Via Esquerda Online
In practice Canada did not need an election still in the middle of the pandemic, but Trudeau did. The Prime Minister bet all his chips on victory with a majority. But the expected applause arrived heralding yet another minority government. On September 20 Canadians went to the polls and, also by mail, voted in an early election called by Trudeau after parliament was dissolved in August.
The “House of Commons” in Canada is composed of members of parliament (MPs) and senators. The leader of the party with the most members in this House becomes Prime Minister, unlike, for example, Brazil, where a direct vote is cast for President. The House of Commons has 338 members, and a minimum of 170 is required to win a majority.
Trudeau’s Liberal Party won 159 seats, representing about 47% of the total number of seats. The Conservative Party, the main right-wing party in the country with Erin O’Toole as leader, won 119 seats, totaling 35.2%. The Quebecois bloc got 33 seats, and the New Democratic Party (NPD) got 25 seats in this election, one more than in the last election. The NPD is a social democratic party, and its main public figure is the son of Indians, Jagmeet Singh, the first legislator to wear a turban in Ontario. The Green Party won only 2 seats. The extreme right-wing and highly xenophobic People’s Party of Canada (PPC), despite not winning any seats in the House of Commons, managed a significant increase in the popular vote, winning 4.94% of the vote and electing and re-electing district candidates in several regions (Read more below).
Trudeau thought that with the anticipation of the elections he could have more support among the population, but the elections had only 60% participation, at a cost of $70 million. In recent months, the Premier had to face another chapter in the mass killings against indigenous people, with the bones of children found in old residential schools, and the issue of the environment, which stirred public opinion after Canada was the scene of a heat wave that caused wildfires, leaving the skies over much of the country grey. In Vancouver, for example, a crowd of people took to the streets in late August in protest calling for priority on the candidates’ agenda on global warming1, a topic of little inclination in their campaigns.
On the economic front, already after the Liberal victory, the president of BMO Financial Group said that “almost all parties have proposed increased fiscal spending and that this minority government will continue with a loose fiscal policy, but will come with increased spending due to improved economy and revenues”2. Although Trudeau had his gamble lost, he won the election, but without fail further eroded his image. Now in a minority and with little “audience,” it is possible that in the remaining 18 months of his government, Trudeau will try to hand over the leadership of the party to another public figure with more consensus outwardly, such as François-Phillippe Champagne, the current Minister of Innovation, Science and Technology, or perhaps, Pablo Rodriguez, the Argentine-Canadian, leader of the government and previously Minister of Heritage and Multiculturalism.
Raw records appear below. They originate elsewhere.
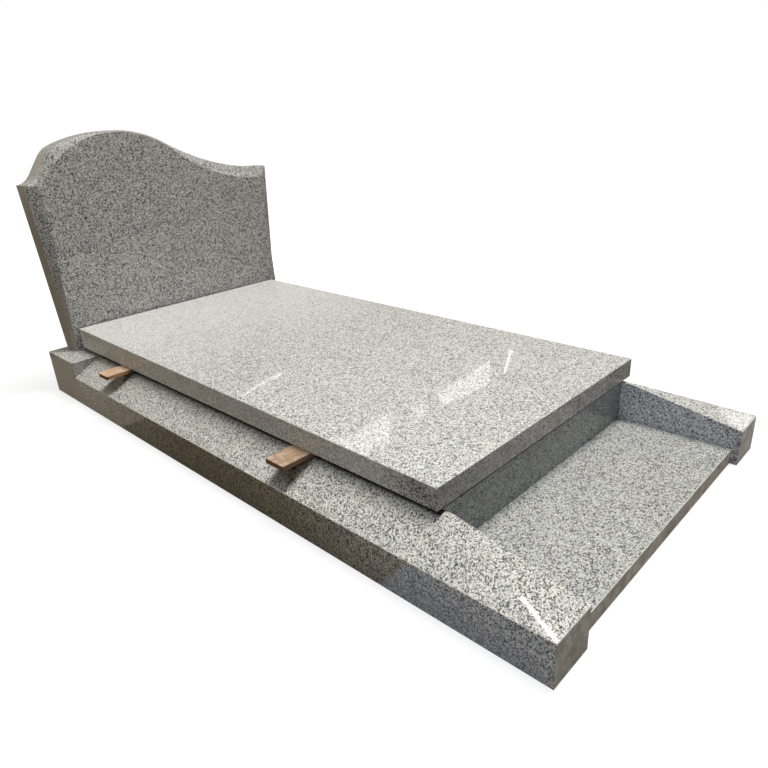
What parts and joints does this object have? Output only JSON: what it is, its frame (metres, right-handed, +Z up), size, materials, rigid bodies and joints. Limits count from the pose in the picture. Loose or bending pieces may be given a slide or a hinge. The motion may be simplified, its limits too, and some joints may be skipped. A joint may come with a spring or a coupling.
{
  "type": "headstone with kerbs",
  "caption": "Grey granite grave monument: wave-topped headstone, sloped kerbs, front tray, and a ledger slab loose on wooden battens.",
  "frame": {"origin": "on the ground, in the middle of the base", "axes": "+Y runs from the foot to the headstone, +X to the right as seen from the foot, +Z up"},
  "size_m": [1, 2, 0.857],
  "materials": {
    "headstone_granite": "polished grey granite with black and white speckle",
    "base_granite": "polished grey granite with black and white speckle",
    "ledger_granite": "polished grey granite with black and white speckle",
    "batten_wood": "rough-sawn softwood"
  },
  "bodies": {
    "root": {"headstone": "headstone_granite", "rear_block": "base_granite", "left_kerb": "base_granite", "right_kerb": "base_granite", "foot_wall": "base_granite", "front_tray": "base_granite", "ledger_slab": "ledger_granite", "rear_batten": "batten_wood", "front_batten": "batten_wood"}
  },
  "joints": []
}
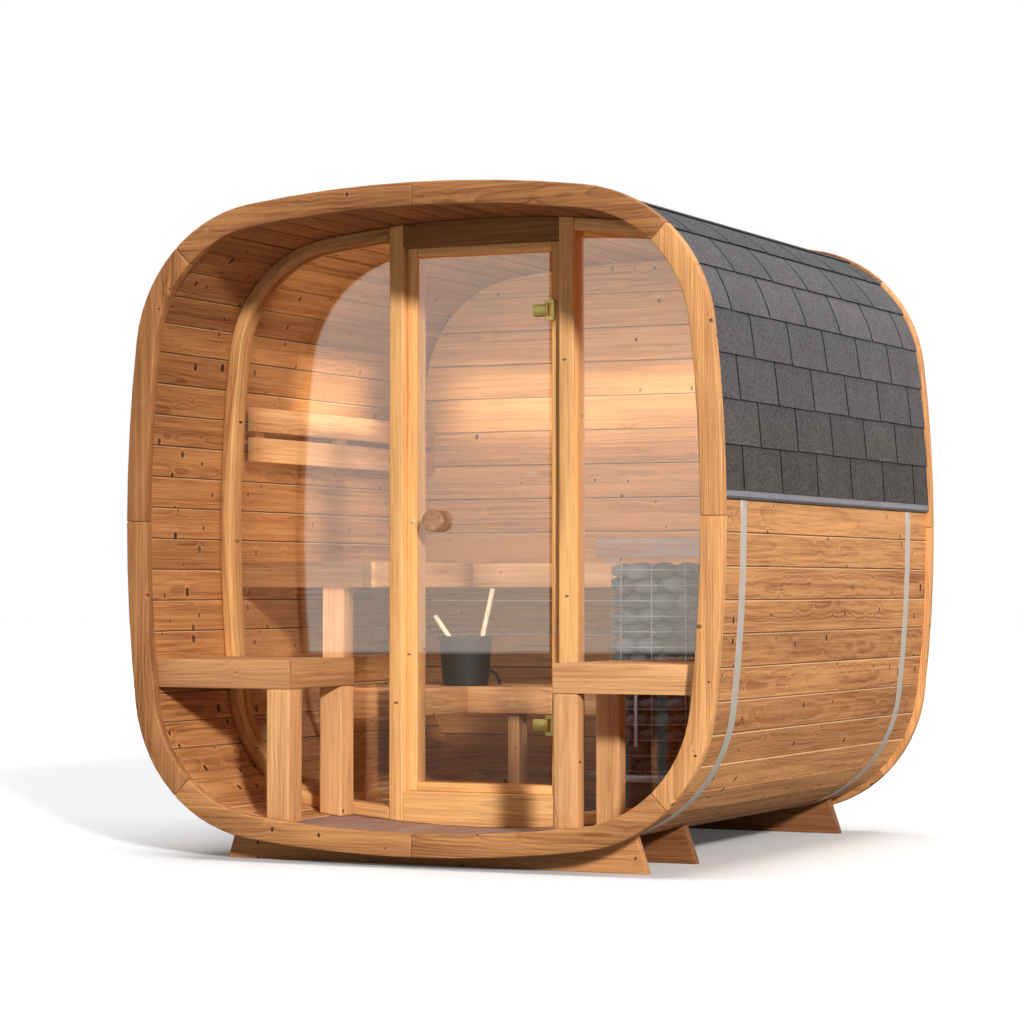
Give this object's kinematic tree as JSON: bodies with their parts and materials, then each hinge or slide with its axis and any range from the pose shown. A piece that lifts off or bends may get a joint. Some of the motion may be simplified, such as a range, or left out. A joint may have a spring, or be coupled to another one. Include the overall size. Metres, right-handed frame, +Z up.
{
  "type": "outdoor sauna cabin",
  "caption": "Rounded cube sauna cabin of curved timber on feet, with open porch, glazed front wall, hinged glass door, corner benches and a stone heater.",
  "frame": {"origin": "centre of the cabin at ground level, below the middle of its depth", "axes": "+X to the right as seen from the porch, +Y from the porch to the back wall, +Z up"},
  "size_m": [2.2, 2.19, 2.266],
  "materials": {
    "wall_boards": "oiled",
    "ring_boards": "oiled",
    "frame_timber": "oiled",
    "bench_timber": "oiled",
    "foot_timber": "oiled",
    "shingles": "mineral-surfaced",
    "eave_metal": "satin",
    "hoop_steel": "satin",
    "glass": "clear",
    "brass": "satin",
    "knob_wood": "satin",
    "catch": "gloss",
    "stand_steel": "satin",
    "stones": "rough",
    "pail": "stained dark"
  },
  "bodies": {
    "cabin": {"floor_boards": "wall_boards", "roof_boards": "wall_boards", "wall_left": "wall_boards", "wall_right": "wall_boards", "corners_left": "wall_boards", "corners_right": "wall_boards", "front_ring_left": "ring_boards", "front_ring_right": "ring_boards", "back_ring_left": "ring_boards", "back_ring_right": "ring_boards", "roofing_left": "shingles", "roofing_top": "shingles", "roofing_right": "shingles", "eave_strips": "eave_metal", "hoops": "hoop_steel", "foot_front": "foot_timber", "foot_middle": "foot_timber", "foot_rear": "foot_timber", "back_wall": "wall_boards", "battens_left": "frame_timber", "battens_right": "frame_timber", "glass_left": "glass", "glass_right": "glass", "door_post_left": "frame_timber", "door_post_right": "frame_timber", "door_jambs": "frame_timber", "door_rails": "frame_timber", "door_header": "frame_timber", "door_sill": "frame_timber", "hinge_leaves": "brass", "ball_catch": "catch", "porch_bench_left": "bench_timber", "porch_bench_right": "bench_timber", "porch_posts_left": "bench_timber", "porch_posts_right": "bench_timber", "upper_bench_left": "bench_timber", "upper_bench_back": "bench_timber", "lower_bench_left": "bench_timber", "lower_bench_back": "bench_timber", "bench_legs": "bench_timber", "bench_posts": "bench_timber", "backrest_boards": "bench_timber", "backrest_battens": "bench_timber", "heater_stand": "stand_steel", "heater_column": "stones", "heater_guard": "bench_timber", "pail": "pail", "ladles": "knob_wood"},
    "door": {"door_glass": "glass", "hinge_clamps": "brass", "outer_knob": "knob_wood", "inner_knob": "knob_wood"}
  },
  "joints": [
    {"name": "door_hinge", "type": "hinge", "parent": "cabin", "child": "door", "pos_m": [0.245, -0.554, 1.1645], "axis": [0, 0, 1], "range_deg": [0, 100]}
  ]
}
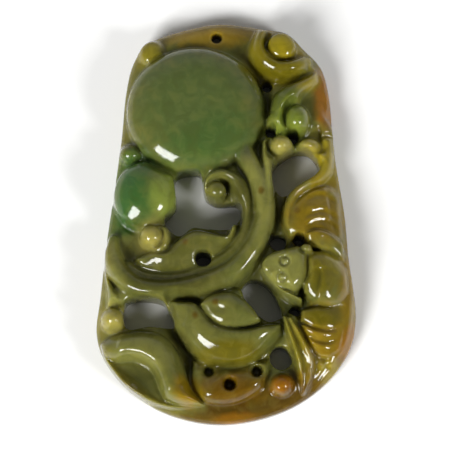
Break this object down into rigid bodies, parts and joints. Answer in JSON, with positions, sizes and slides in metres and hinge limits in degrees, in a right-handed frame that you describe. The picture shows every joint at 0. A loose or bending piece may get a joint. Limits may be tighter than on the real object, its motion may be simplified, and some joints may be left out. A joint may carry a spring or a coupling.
{
  "type": "pendant",
  "caption": "Flat-backed jade pendant tablet, carved in pierced relief with a gourd, vine, leaves, seed pod and bat, and drilled at its narrow end for a cord.",
  "frame": {"origin": "middle of the flat back, at the centre of the bounding box's footprint", "axes": "+X across the face to the right, +Y along the face to the narrow end with the hanging hole, +Z out of the carved face"},
  "size_m": [0.039, 0.062, 0.009],
  "materials": {
    "jade": "polished"
  },
  "bodies": {
    "root": {"jade_pendant": "jade"}
  },
  "joints": []
}
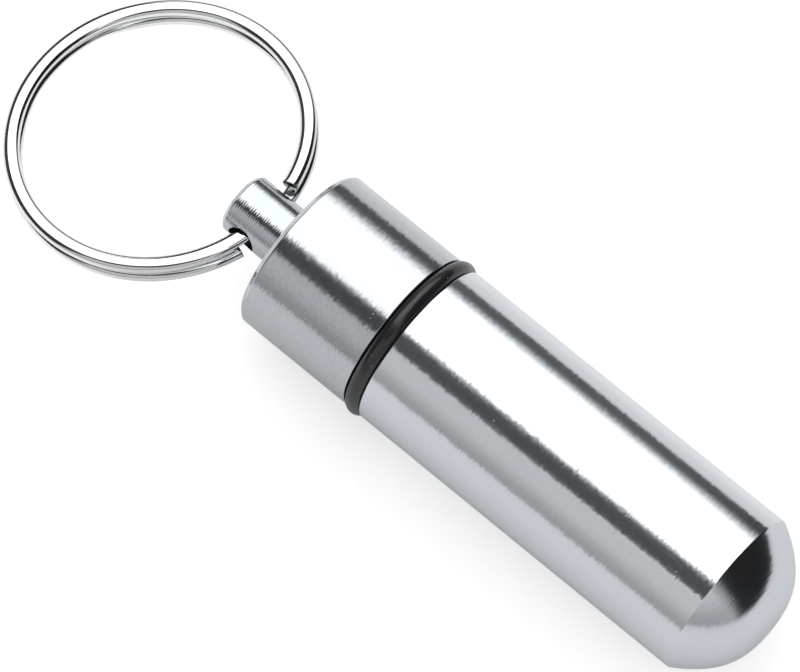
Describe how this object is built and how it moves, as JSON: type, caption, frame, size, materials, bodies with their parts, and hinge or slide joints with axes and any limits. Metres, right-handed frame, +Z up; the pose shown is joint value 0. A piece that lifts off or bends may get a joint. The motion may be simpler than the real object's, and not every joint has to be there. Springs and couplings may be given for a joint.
{
  "type": "pill fob keychain",
  "caption": "Waterproof pill fob: turned capsule with a domed closed end, screw cap with a drilled key stud, seal ring and split key ring.",
  "frame": {"origin": "centre of the capsule body's shoulder, the face that the seal rests against, on the capsule's axis", "axes": "+X along the capsule's axis towards its domed end, +Y along the cross hole in the key stud, +Z up with the capsule lying on its side and the split ring drooping behind it"},
  "size_m": [0.0895, 0.0298, 0.0176],
  "materials": {
    "body_metal": "polished, with a fine lengthwise grain",
    "seal_rubber": "satin black nitrile",
    "cap_metal": "polished barrel, turned stud with fine rings",
    "ring_steel": "bright nickel plate"
  },
  "bodies": {
    "cap": {"cap": "cap_metal"},
    "seal": {"o_ring": "seal_rubber"},
    "capsule": {"capsule_body": "body_metal"},
    "ring": {"split_ring": "ring_steel"}
  },
  "joints": [
    {"name": "unscrew_travel", "type": "slide", "parent": "cap", "child": "seal", "axis": [1, 0, 0], "range_m": [0, 0.006]},
    {"name": "unscrew_turn", "type": "hinge", "parent": "seal", "child": "capsule", "pos_m": [0, 0, 0], "axis": [1, 0, 0], "range_deg": [0, 2160]},
    {"name": "ring_swing", "type": "hinge", "parent": "cap", "child": "ring", "pos_m": [-0.01924, 0, 0], "axis": [0, 1, 0], "range_deg": [-147, 171]}
  ],
  "couplings": [
    {"joint": "unscrew_travel", "follows": "unscrew_turn", "m_per_rad": 0.00015915}
  ]
}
Fighting the extreme right-wing
Finally, it is known that the Liberal Party had a relative advantage in this election due to the rise in popularity of the People’s Party of Canada (PPC), which somehow split the vote from the right, thus weakening the power of attracting voters to the Conservative Party. The PPC phenomenon draws attention by the fact that this Party, led by Maxime Bernier, got almost 5% of the vote in these elections, which is significant for a party that was founded almost recently, in 2018, and that has been gaining a number of supporters due to its proposals for, for example, reduced immigration policies; repeal of the Canadian Multiculturalism Act and Canada’s exit from the Paris Agreement. The PPC has lately led violent anti-vaccine protests in front of hospitals and schools in Quebec, and in addition is opposed to vaccine passports and mandatory vaccinations.
Evidencing the imminently dangerous character of the PPC, exposing also the Conservative Party as a threat to democracy, and of course denouncing the Liberal Party as a big conglomerate of big capitalist interests, seems to be an indispensable task for the Canadian social movements and working class.